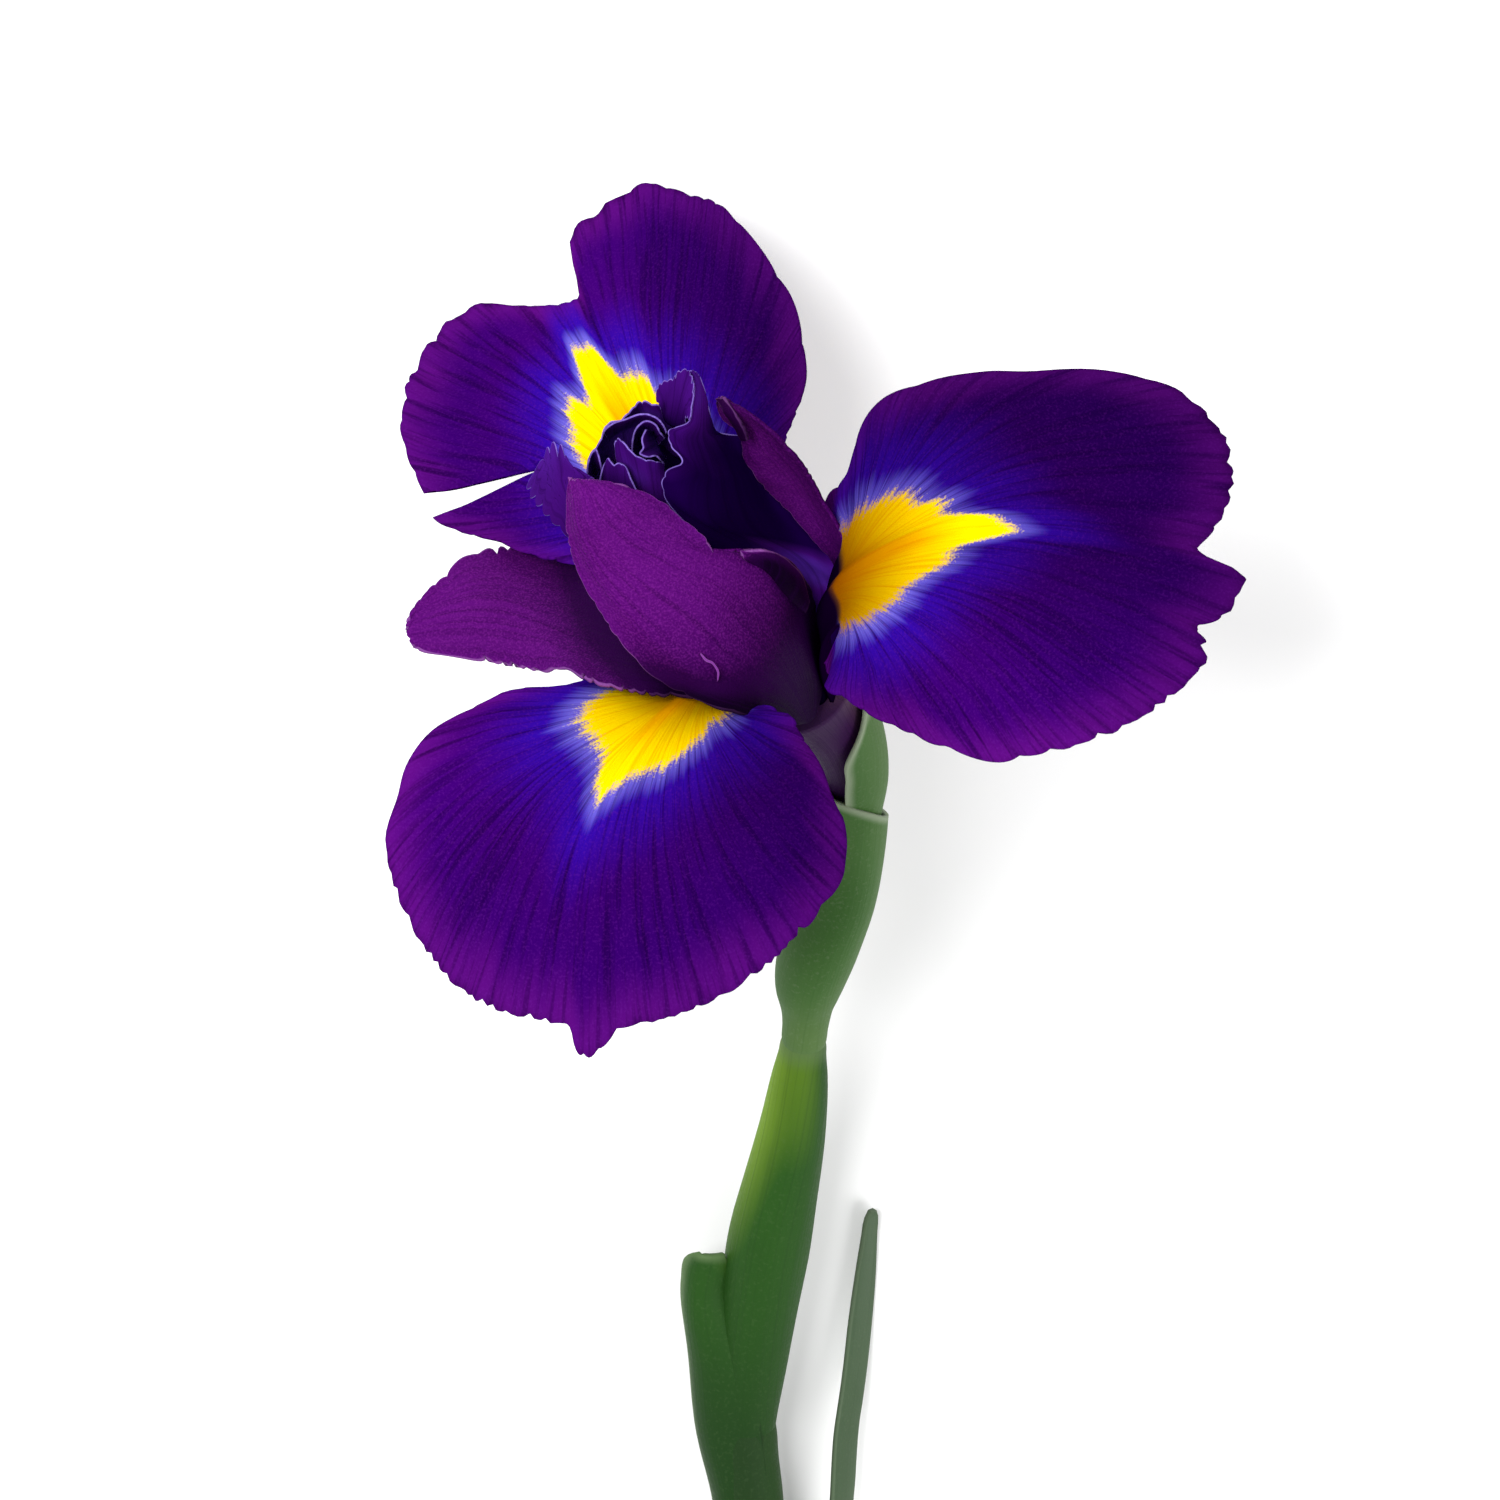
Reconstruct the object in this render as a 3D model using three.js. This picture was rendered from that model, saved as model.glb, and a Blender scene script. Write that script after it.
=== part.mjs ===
// Iris flower: one open bloom on its cut stem, lying on a flat surface.
// Millimetres, +Z up. The origin is on that surface, under the middle of the part.
// The bloom leans on the two lobes of its back fall, the stem on its cut end.
import * as THREE from "three";

// Driving dimensions
const sheetThickness = 0.8; // petals, style arms, spathes and leaves
const flowerBase = [6.0, 6.6, 41.0]; // middle of the tube's flat top, where the petals start
const flowerHeading = 117.9; // degrees from +X, seen from above
const flowerElevation = 31.5; // degrees above the surface
const flowerRoll = 14.0; // degrees about the flower's own axis
const seatGap = 0.7; // petal bases above the tube's top, along the axis
const stemEnd = -199; // cut end of the stem, along Y

const petalRows = 12;
const petalColumns = 24;
const midribStep = 0.25;
const lineStep = 0.2;
const degrees = Math.PI / 180;

// Smooth curve through [position, value] knots, held level past both ends
function curve(knots, position) {
  const last = knots.length - 1;
  if (position <= knots[0][0]) return knots[0][1];
  if (position >= knots[last][0]) return knots[last][1];
  let i = 0;
  while (position > knots[i + 1][0]) i += 1;
  const slope = (k) => (knots[k + 1][1] - knots[k][1]) / (knots[k + 1][0] - knots[k][0]);
  const reach = (k) => knots[k + 1][0] - knots[k][0];
  const tangent = (k) => {
    if (k === 0) return slope(0);
    if (k === last) return slope(last - 1);
    return (slope(k - 1) * reach(k) + slope(k) * reach(k - 1)) / (reach(k) + reach(k - 1));
  };
  const span = reach(i);
  const t = (position - knots[i][0]) / span;
  const t2 = t * t;
  const t3 = t2 * t;
  return (
    (2 * t3 - 3 * t2 + 1) * knots[i][1] +
    (t3 - 2 * t2 + t) * span * tangent(i) +
    (3 * t2 - 2 * t3) * knots[i + 1][1] +
    (t3 - t2) * span * tangent(i + 1)
  );
}

const blend = (a, b, t) => a + (b - a) * t;
const between = (value, low, high) => Math.min(Math.max(value, low), high);

// The flower's own directions: along its axis, towards its back fall (azimuth 0) and sideways (azimuth 90)
function flowerFrame() {
  const heading = flowerHeading * degrees;
  const elevation = flowerElevation * degrees;
  const axis = new THREE.Vector3(
    Math.cos(elevation) * Math.cos(heading),
    Math.cos(elevation) * Math.sin(heading),
    Math.sin(elevation),
  );
  const down = new THREE.Vector3(0, 0, -1).addScaledVector(axis, axis.z).normalize();
  const back = down.applyAxisAngle(axis, flowerRoll * degrees);
  const side = new THREE.Vector3().crossVectors(back, axis);
  return { axis, back, side };
}

const flower = flowerFrame();
const flowerOrigin = new THREE.Vector3(...flowerBase);

function radialDirection(frame, azimuth) {
  return new THREE.Vector3()
    .addScaledVector(frame.back, Math.cos(azimuth * degrees))
    .addScaledVector(frame.side, Math.sin(azimuth * degrees));
}

// A petal's frame is the flower's, leaned by tilt[0] degrees towards azimuth tilt[1]
function leanedFrame(tilt) {
  if (!tilt) return flower;
  const towards = radialDirection(flower, tilt[1]);
  const hinge = new THREE.Vector3().crossVectors(flower.axis, towards);
  const turn = (v) => v.clone().applyAxisAngle(hinge, tilt[0] * degrees);
  return { axis: turn(flower.axis), back: turn(flower.back), side: turn(flower.side) };
}

// Midrib of a petal: points with the across and inward directions, one every midribStep
function traceMidrib(petal) {
  const frame = leanedFrame(petal.tilt);
  const out = radialDirection(frame, petal.azimuth);
  const across = radialDirection(frame, petal.azimuth + 90);
  const point = flowerOrigin
    .clone()
    .addScaledVector(flower.axis, seatGap)
    .addScaledVector(radialDirection(flower, petal.azimuth), petal.radius);
  const stations = [];
  for (let y = 0; y <= petal.length * 1.3; y += midribStep) {
    const lean = curve(petal.lean, y) * degrees;
    const twist = petal.twist ? curve(petal.twist, y) * degrees : 0;
    const inward = frame.axis.clone().multiplyScalar(Math.sin(lean)).addScaledVector(out, -Math.cos(lean));
    stations.push({
      point: point.clone(),
      across: across.clone().multiplyScalar(Math.cos(twist)).addScaledVector(inward, Math.sin(twist)),
      inward: inward.clone().multiplyScalar(Math.cos(twist)).addScaledVector(across, -Math.sin(twist)),
    });
    point.addScaledVector(frame.axis, Math.cos(lean) * midribStep);
    point.addScaledVector(out, Math.sin(lean) * midribStep);
  }
  return stations;
}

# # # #

• PROBLEM: Extract all of the material exactly as it is written.

• SOLUTION TO THIS PROBLEM:
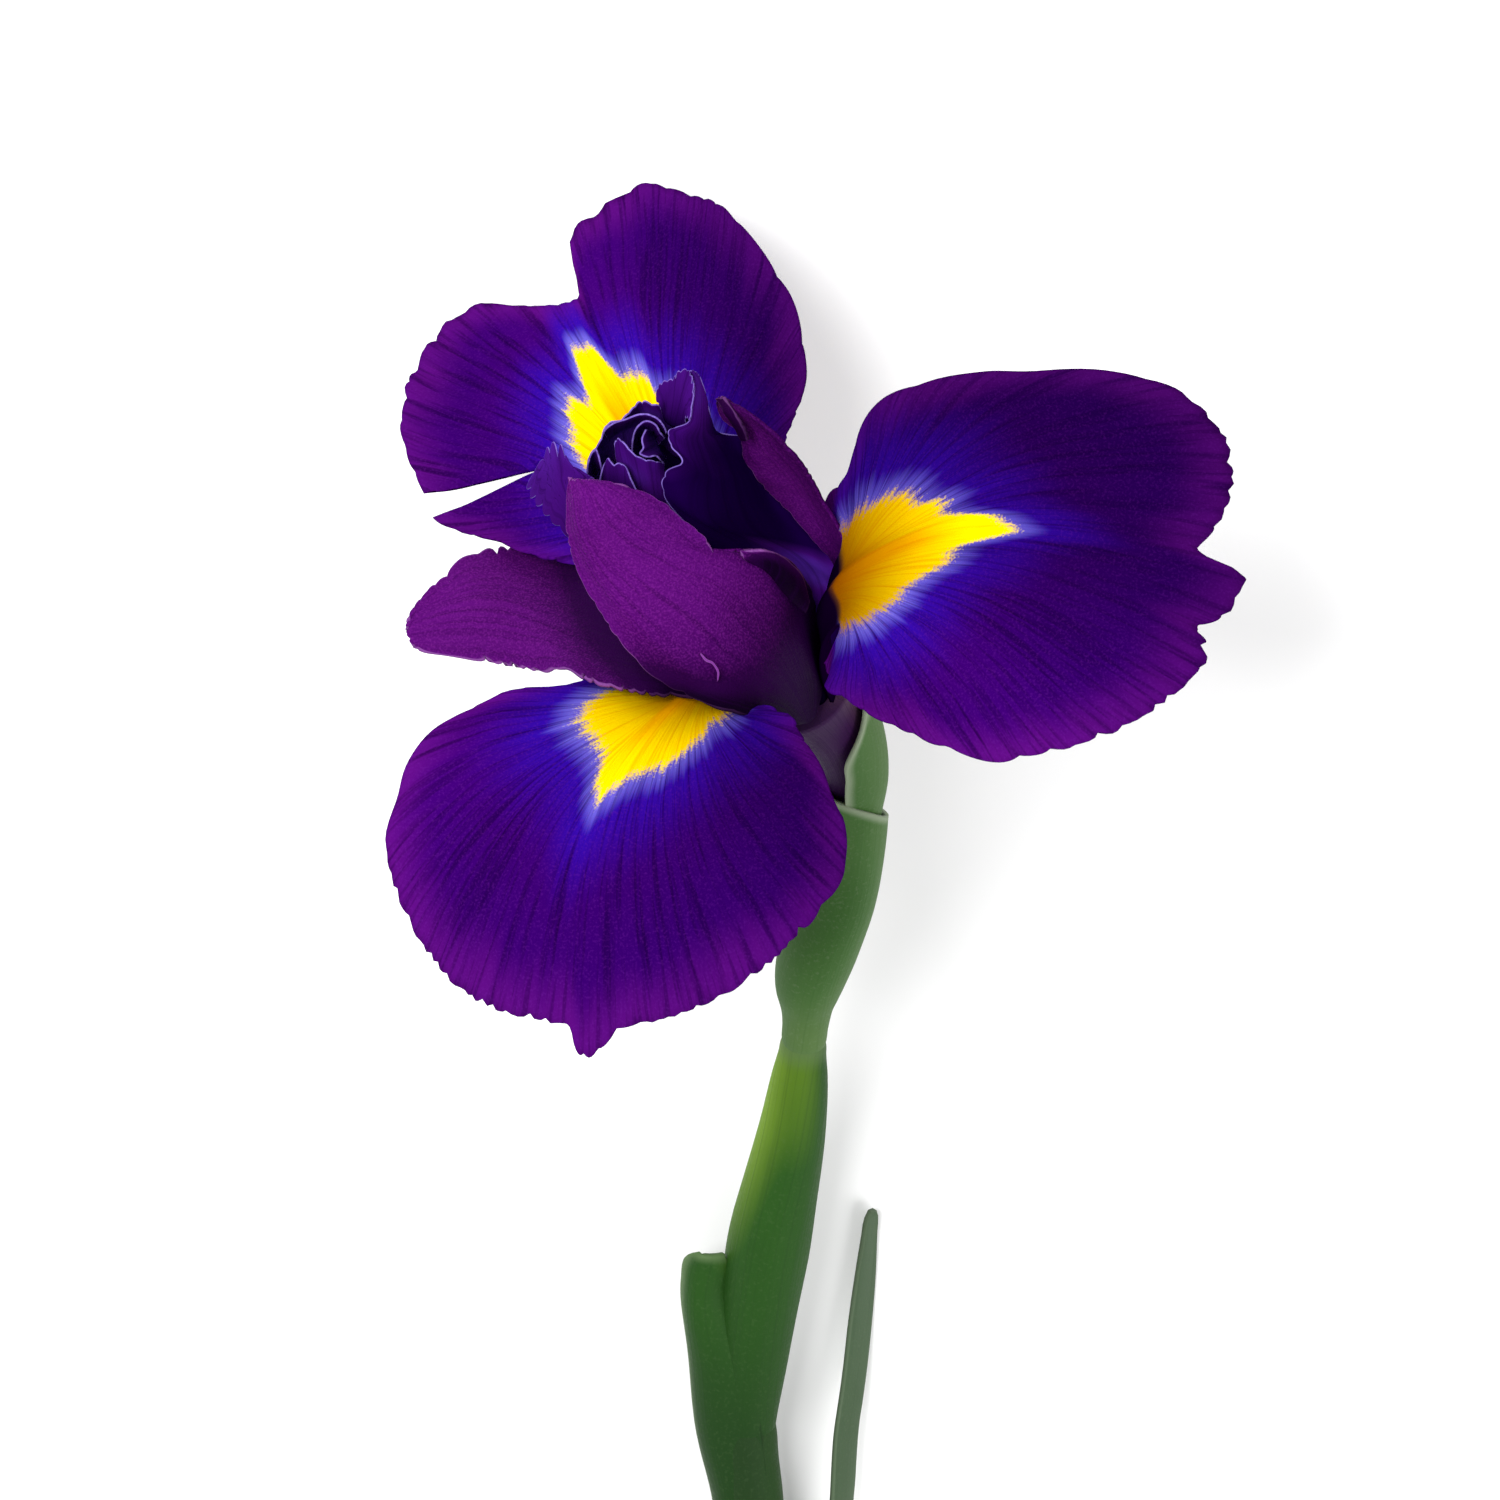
Reconstruct the object in this render as a 3D model using three.js. This picture was rendered from that model, saved as model.glb, and a Blender scene script. Write that script after it.
=== part.mjs ===
// Iris flower: one open bloom on its cut stem, lying on a flat surface.
// Millimetres, +Z up. The origin is on that surface, under the middle of the part.
// The bloom leans on the two lobes of its back fall, the stem on its cut end.
import * as THREE from "three";

// Driving dimensions
const sheetThickness = 0.8; // petals, style arms, spathes and leaves
const flowerBase = [6.0, 6.6, 41.0]; // middle of the tube's flat top, where the petals start
const flowerHeading = 117.9; // degrees from +X, seen from above
const flowerElevation = 31.5; // degrees above the surface
const flowerRoll = 14.0; // degrees about the flower's own axis
const seatGap = 0.7; // petal bases above the tube's top, along the axis
const stemEnd = -199; // cut end of the stem, along Y

const petalRows = 12;
const petalColumns = 24;
const midribStep = 0.25;
const lineStep = 0.2;
const degrees = Math.PI / 180;

// Smooth curve through [position, value] knots, held level past both ends
function curve(knots, position) {
  const last = knots.length - 1;
  if (position <= knots[0][0]) return knots[0][1];
  if (position >= knots[last][0]) return knots[last][1];
  let i = 0;
  while (position > knots[i + 1][0]) i += 1;
  const slope = (k) => (knots[k + 1][1] - knots[k][1]) / (knots[k + 1][0] - knots[k][0]);
  const reach = (k) => knots[k + 1][0] - knots[k][0];
  const tangent = (k) => {
    if (k === 0) return slope(0);
    if (k === last) return slope(last - 1);
    return (slope(k - 1) * reach(k) + slope(k) * reach(k - 1)) / (reach(k) + reach(k - 1));
  };
  const span = reach(i);
  const t = (position - knots[i][0]) / span;
  const t2 = t * t;
  const t3 = t2 * t;
  return (
    (2 * t3 - 3 * t2 + 1) * knots[i][1] +
    (t3 - 2 * t2 + t) * span * tangent(i) +
    (3 * t2 - 2 * t3) * knots[i + 1][1] +
    (t3 - t2) * span * tangent(i + 1)
  );
}

const blend = (a, b, t) => a + (b - a) * t;
const between = (value, low, high) => Math.min(Math.max(value, low), high);

// The flower's own directions: along its axis, towards its back fall (azimuth 0) and sideways (azimuth 90)
function flowerFrame() {
  const heading = flowerHeading * degrees;
  const elevation = flowerElevation * degrees;
  const axis = new THREE.Vector3(
    Math.cos(elevation) * Math.cos(heading),
    Math.cos(elevation) * Math.sin(heading),
    Math.sin(elevation),
  );
  const down = new THREE.Vector3(0, 0, -1).addScaledVector(axis, axis.z).normalize();
  const back = down.applyAxisAngle(axis, flowerRoll * degrees);
  const side = new THREE.Vector3().crossVectors(back, axis);
  return { axis, back, side };
}

const flower = flowerFrame();
const flowerOrigin = new THREE.Vector3(...flowerBase);

function radialDirection(frame, azimuth) {
  return new THREE.Vector3()
    .addScaledVector(frame.back, Math.cos(azimuth * degrees))
    .addScaledVector(frame.side, Math.sin(azimuth * degrees));
}

// A petal's frame is the flower's, leaned by tilt[0] degrees towards azimuth tilt[1]
function leanedFrame(tilt) {
  if (!tilt) return flower;
  const towards = radialDirection(flower, tilt[1]);
  const hinge = new THREE.Vector3().crossVectors(flower.axis, towards);
  const turn = (v) => v.clone().applyAxisAngle(hinge, tilt[0] * degrees);
  return { axis: turn(flower.axis), back: turn(flower.back), side: turn(flower.side) };
}

// Midrib of a petal: points with the across and inward directions, one every midribStep
function traceMidrib(petal) {
  const frame = leanedFrame(petal.tilt);
  const out = radialDirection(frame, petal.azimuth);
  const across = radialDirection(frame, petal.azimuth + 90);
  const point = flowerOrigin
    .clone()
    .addScaledVector(flower.axis, seatGap)
    .addScaledVector(radialDirection(flower, petal.azimuth), petal.radius);
  const stations = [];
  for (let y = 0; y <= petal.length * 1.3; y += midribStep) {
    const lean = curve(petal.lean, y) * degrees;
    const twist = petal.twist ? curve(petal.twist, y) * degrees : 0;
    const inward = frame.axis.clone().multiplyScalar(Math.sin(lean)).addScaledVector(out, -Math.cos(lean));
    stations.push({
      point: point.clone(),
      across: across.clone().multiplyScalar(Math.cos(twist)).addScaledVector(inward, Math.sin(twist)),
      inward: inward.clone().multiplyScalar(Math.cos(twist)).addScaledVector(across, -Math.sin(twist)),
    });
    point.addScaledVector(frame.axis, Math.cos(lean) * midribStep);
    point.addScaledVector(out, Math.sin(lean) * midribStep);
  }
  return stations;
}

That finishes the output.